An interventionist war would fortify Stalin’s case for attacking Finland and would raise him in the eyes of the Russian masses to the status of a prophet, since it would be his justification. Furthermore, such an imperialist adventure would split the Labor movement in every country.
But even before actual military intervention takes place, Stalin himself may very conceivably, as a precautionary measure against the threat itself, be forced to enter into more active military collaboration with Hitler. Such an open military alliance between Russia and Germany would complicate even more an already extremely complicated situation, leading only to tragic consequences for the international working class. We are now paying the price for Stalin’s disastrous policy of trying to construct socialism in a backward agrarian country without the support of the proletarian revolution in the industrialized West. He has landed not only the Soviet people but the international working class into a tragic dilemma. Lenin prophesied correctly when he wrote of Stalin that “this cook will make too hot a stew.”

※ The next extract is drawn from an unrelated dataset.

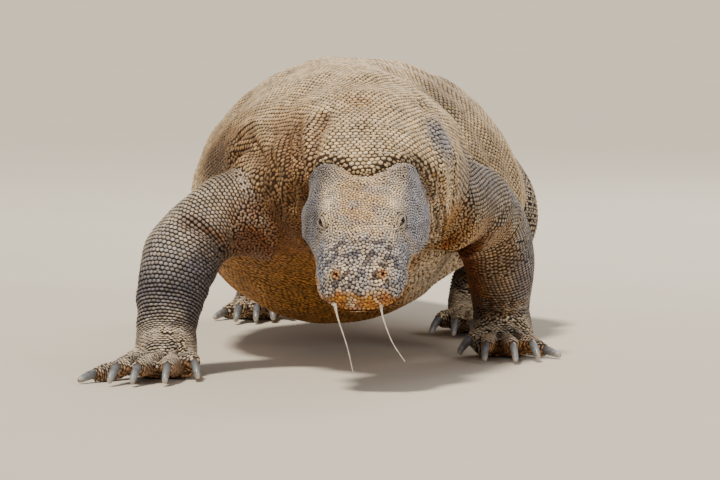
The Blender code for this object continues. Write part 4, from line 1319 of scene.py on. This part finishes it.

There is only one way in which we can extricate ourselves from this dilemma. We must, while repudiating Stalin’s Finnish adventure, dissociate ourselves from all entanglements with the imperialist war-mongers and their anti-Soviet campaign. But most important of all, we must at the same time intensify the class struggle at home and tighten the bonds of solidarity and understanding with the working classes of all lands, who alone can settle accounts with their own bourgeoisie. This international struggle will offer the best example to the Soviet masses, for it would remove the danger of intervention. With this fear removed the Russian workers and peasants would shake off their own bureaucracy. Thus today, more than ever, the emancipation of the working class remains the task of the workers alone.